WORK TO COMPLETE - Restate the complete material exactly.

Records with modeling code:

--- Start ---

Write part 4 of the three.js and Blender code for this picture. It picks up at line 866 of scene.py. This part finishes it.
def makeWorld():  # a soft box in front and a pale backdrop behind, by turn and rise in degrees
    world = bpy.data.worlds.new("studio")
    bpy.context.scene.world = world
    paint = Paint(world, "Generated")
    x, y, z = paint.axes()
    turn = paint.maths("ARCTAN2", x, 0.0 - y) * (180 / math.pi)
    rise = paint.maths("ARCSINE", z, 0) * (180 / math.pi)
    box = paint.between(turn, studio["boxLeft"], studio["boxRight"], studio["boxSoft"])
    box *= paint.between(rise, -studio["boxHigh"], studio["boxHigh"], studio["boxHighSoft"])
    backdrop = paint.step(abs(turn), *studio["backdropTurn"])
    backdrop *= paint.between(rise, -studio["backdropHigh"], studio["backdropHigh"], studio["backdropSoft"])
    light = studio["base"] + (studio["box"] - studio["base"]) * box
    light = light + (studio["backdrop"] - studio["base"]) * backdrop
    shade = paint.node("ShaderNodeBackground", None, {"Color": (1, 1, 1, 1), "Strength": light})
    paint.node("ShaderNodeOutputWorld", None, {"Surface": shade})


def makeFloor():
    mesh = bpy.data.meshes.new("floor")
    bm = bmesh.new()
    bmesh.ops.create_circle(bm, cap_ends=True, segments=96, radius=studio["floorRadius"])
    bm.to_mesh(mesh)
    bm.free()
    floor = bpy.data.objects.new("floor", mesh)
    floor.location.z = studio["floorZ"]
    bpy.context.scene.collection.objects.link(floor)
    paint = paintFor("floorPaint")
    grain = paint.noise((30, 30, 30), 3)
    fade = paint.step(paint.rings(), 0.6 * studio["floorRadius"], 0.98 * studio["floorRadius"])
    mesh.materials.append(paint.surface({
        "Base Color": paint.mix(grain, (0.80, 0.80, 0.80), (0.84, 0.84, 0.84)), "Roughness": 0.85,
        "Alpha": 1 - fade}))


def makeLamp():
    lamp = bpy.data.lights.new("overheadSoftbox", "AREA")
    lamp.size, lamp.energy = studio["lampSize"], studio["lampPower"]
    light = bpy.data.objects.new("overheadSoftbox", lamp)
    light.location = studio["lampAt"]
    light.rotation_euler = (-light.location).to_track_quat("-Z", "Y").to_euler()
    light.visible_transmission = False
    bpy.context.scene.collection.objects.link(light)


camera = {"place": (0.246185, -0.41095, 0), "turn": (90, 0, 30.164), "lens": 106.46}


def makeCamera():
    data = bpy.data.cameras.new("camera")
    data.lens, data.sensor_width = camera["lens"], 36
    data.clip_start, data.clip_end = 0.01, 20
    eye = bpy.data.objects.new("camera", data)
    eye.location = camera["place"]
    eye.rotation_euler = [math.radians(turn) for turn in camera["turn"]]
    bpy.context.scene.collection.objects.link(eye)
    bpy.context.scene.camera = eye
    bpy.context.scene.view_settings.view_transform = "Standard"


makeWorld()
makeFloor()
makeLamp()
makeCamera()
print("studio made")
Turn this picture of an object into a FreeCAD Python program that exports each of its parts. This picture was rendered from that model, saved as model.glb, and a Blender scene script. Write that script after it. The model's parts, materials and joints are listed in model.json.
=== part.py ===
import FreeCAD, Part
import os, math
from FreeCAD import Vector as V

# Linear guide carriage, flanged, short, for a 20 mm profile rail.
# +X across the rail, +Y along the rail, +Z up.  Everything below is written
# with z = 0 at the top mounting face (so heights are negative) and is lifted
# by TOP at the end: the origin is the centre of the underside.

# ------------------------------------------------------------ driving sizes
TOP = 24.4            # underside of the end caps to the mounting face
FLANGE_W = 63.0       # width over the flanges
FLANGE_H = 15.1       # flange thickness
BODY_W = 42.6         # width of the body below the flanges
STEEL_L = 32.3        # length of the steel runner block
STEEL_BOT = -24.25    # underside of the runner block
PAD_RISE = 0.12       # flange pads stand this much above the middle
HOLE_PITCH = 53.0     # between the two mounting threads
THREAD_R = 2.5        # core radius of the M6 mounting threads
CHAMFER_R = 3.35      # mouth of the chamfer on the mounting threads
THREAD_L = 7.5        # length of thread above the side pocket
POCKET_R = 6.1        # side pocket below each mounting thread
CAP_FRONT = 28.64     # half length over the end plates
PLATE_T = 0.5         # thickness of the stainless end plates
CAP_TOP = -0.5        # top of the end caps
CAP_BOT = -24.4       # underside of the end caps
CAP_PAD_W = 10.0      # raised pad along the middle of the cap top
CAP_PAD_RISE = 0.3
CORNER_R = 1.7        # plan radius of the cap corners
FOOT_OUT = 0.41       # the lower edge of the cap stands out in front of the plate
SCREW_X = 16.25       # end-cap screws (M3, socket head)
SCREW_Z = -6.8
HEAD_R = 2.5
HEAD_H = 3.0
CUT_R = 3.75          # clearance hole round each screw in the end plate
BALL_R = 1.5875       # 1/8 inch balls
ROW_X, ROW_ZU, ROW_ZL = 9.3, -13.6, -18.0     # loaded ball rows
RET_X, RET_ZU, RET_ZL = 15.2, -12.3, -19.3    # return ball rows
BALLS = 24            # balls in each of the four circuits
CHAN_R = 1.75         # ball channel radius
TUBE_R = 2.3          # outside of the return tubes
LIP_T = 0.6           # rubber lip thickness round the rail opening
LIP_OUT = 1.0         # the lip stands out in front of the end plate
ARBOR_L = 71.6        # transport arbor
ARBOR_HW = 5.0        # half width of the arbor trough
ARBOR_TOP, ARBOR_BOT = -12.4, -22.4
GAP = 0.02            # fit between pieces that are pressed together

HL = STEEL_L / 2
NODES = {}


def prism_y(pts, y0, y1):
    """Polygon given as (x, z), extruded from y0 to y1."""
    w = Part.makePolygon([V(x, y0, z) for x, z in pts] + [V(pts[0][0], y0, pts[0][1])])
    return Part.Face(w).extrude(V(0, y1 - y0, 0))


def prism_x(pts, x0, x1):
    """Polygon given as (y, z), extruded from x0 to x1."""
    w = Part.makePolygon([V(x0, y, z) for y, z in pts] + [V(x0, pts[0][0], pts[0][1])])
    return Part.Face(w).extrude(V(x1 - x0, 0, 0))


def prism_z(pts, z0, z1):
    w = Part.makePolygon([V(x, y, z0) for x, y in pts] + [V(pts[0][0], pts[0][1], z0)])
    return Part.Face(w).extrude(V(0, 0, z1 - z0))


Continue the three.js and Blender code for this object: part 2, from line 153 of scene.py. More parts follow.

--- End ---

TASK ANSWER -
Write part 4 of the three.js and Blender code for this picture. It picks up at line 866 of scene.py. This part finishes it.
def makeWorld():  # a soft box in front and a pale backdrop behind, by turn and rise in degrees
    world = bpy.data.worlds.new("studio")
    bpy.context.scene.world = world
    paint = Paint(world, "Generated")
    x, y, z = paint.axes()
    turn = paint.maths("ARCTAN2", x, 0.0 - y) * (180 / math.pi)
    rise = paint.maths("ARCSINE", z, 0) * (180 / math.pi)
    box = paint.between(turn, studio["boxLeft"], studio["boxRight"], studio["boxSoft"])
    box *= paint.between(rise, -studio["boxHigh"], studio["boxHigh"], studio["boxHighSoft"])
    backdrop = paint.step(abs(turn), *studio["backdropTurn"])
    backdrop *= paint.between(rise, -studio["backdropHigh"], studio["backdropHigh"], studio["backdropSoft"])
    light = studio["base"] + (studio["box"] - studio["base"]) * box
    light = light + (studio["backdrop"] - studio["base"]) * backdrop
    shade = paint.node("ShaderNodeBackground", None, {"Color": (1, 1, 1, 1), "Strength": light})
    paint.node("ShaderNodeOutputWorld", None, {"Surface": shade})


def makeFloor():
    mesh = bpy.data.meshes.new("floor")
    bm = bmesh.new()
    bmesh.ops.create_circle(bm, cap_ends=True, segments=96, radius=studio["floorRadius"])
    bm.to_mesh(mesh)
    bm.free()
    floor = bpy.data.objects.new("floor", mesh)
    floor.location.z = studio["floorZ"]
    bpy.context.scene.collection.objects.link(floor)
    paint = paintFor("floorPaint")
    grain = paint.noise((30, 30, 30), 3)
    fade = paint.step(paint.rings(), 0.6 * studio["floorRadius"], 0.98 * studio["floorRadius"])
    mesh.materials.append(paint.surface({
        "Base Color": paint.mix(grain, (0.80, 0.80, 0.80), (0.84, 0.84, 0.84)), "Roughness": 0.85,
        "Alpha": 1 - fade}))


def makeLamp():
    lamp = bpy.data.lights.new("overheadSoftbox", "AREA")
    lamp.size, lamp.energy = studio["lampSize"], studio["lampPower"]
    light = bpy.data.objects.new("overheadSoftbox", lamp)
    light.location = studio["lampAt"]
    light.rotation_euler = (-light.location).to_track_quat("-Z", "Y").to_euler()
    light.visible_transmission = False
    bpy.context.scene.collection.objects.link(light)


camera = {"place": (0.246185, -0.41095, 0), "turn": (90, 0, 30.164), "lens": 106.46}


def makeCamera():
    data = bpy.data.cameras.new("camera")
    data.lens, data.sensor_width = camera["lens"], 36
    data.clip_start, data.clip_end = 0.01, 20
    eye = bpy.data.objects.new("camera", data)
    eye.location = camera["place"]
    eye.rotation_euler = [math.radians(turn) for turn in camera["turn"]]
    bpy.context.scene.collection.objects.link(eye)
    bpy.context.scene.camera = eye
    bpy.context.scene.view_settings.view_transform = "Standard"


makeWorld()
makeFloor()
makeLamp()
makeCamera()
print("studio made")
Turn this picture of an object into a FreeCAD Python program that exports each of its parts. This picture was rendered from that model, saved as model.glb, and a Blender scene script. Write that script after it. The model's parts, materials and joints are listed in model.json.
=== part.py ===
import FreeCAD, Part
import os, math
from FreeCAD import Vector as V

# Linear guide carriage, flanged, short, for a 20 mm profile rail.
# +X across the rail, +Y along the rail, +Z up.  Everything below is written
# with z = 0 at the top mounting face (so heights are negative) and is lifted
# by TOP at the end: the origin is the centre of the underside.

# ------------------------------------------------------------ driving sizes
TOP = 24.4            # underside of the end caps to the mounting face
FLANGE_W = 63.0       # width over the flanges
FLANGE_H = 15.1       # flange thickness
BODY_W = 42.6         # width of the body below the flanges
STEEL_L = 32.3        # length of the steel runner block
STEEL_BOT = -24.25    # underside of the runner block
PAD_RISE = 0.12       # flange pads stand this much above the middle
HOLE_PITCH = 53.0     # between the two mounting threads
THREAD_R = 2.5        # core radius of the M6 mounting threads
CHAMFER_R = 3.35      # mouth of the chamfer on the mounting threads
THREAD_L = 7.5        # length of thread above the side pocket
POCKET_R = 6.1        # side pocket below each mounting thread
CAP_FRONT = 28.64     # half length over the end plates
PLATE_T = 0.5         # thickness of the stainless end plates
CAP_TOP = -0.5        # top of the end caps
CAP_BOT = -24.4       # underside of the end caps
CAP_PAD_W = 10.0      # raised pad along the middle of the cap top
CAP_PAD_RISE = 0.3
CORNER_R = 1.7        # plan radius of the cap corners
FOOT_OUT = 0.41       # the lower edge of the cap stands out in front of the plate
SCREW_X = 16.25       # end-cap screws (M3, socket head)
SCREW_Z = -6.8
HEAD_R = 2.5
HEAD_H = 3.0
CUT_R = 3.75          # clearance hole round each screw in the end plate
BALL_R = 1.5875       # 1/8 inch balls
ROW_X, ROW_ZU, ROW_ZL = 9.3, -13.6, -18.0     # loaded ball rows
RET_X, RET_ZU, RET_ZL = 15.2, -12.3, -19.3    # return ball rows
BALLS = 24            # balls in each of the four circuits
CHAN_R = 1.75         # ball channel radius
TUBE_R = 2.3          # outside of the return tubes
LIP_T = 0.6           # rubber lip thickness round the rail opening
LIP_OUT = 1.0         # the lip stands out in front of the end plate
ARBOR_L = 71.6        # transport arbor
ARBOR_HW = 5.0        # half width of the arbor trough
ARBOR_TOP, ARBOR_BOT = -12.4, -22.4
GAP = 0.02            # fit between pieces that are pressed together

HL = STEEL_L / 2
NODES = {}


def prism_y(pts, y0, y1):
    """Polygon given as (x, z), extruded from y0 to y1."""
    w = Part.makePolygon([V(x, y0, z) for x, z in pts] + [V(pts[0][0], y0, pts[0][1])])
    return Part.Face(w).extrude(V(0, y1 - y0, 0))


def prism_x(pts, x0, x1):
    """Polygon given as (y, z), extruded from x0 to x1."""
    w = Part.makePolygon([V(x0, y, z) for y, z in pts] + [V(x0, pts[0][0], pts[0][1])])
    return Part.Face(w).extrude(V(x1 - x0, 0, 0))


def prism_z(pts, z0, z1):
    w = Part.makePolygon([V(x, y, z0) for x, y in pts] + [V(pts[0][0], pts[0][1], z0)])
    return Part.Face(w).extrude(V(0, 0, z1 - z0))


Continue the three.js and Blender code for this object: part 2, from line 153 of scene.py. More parts follow.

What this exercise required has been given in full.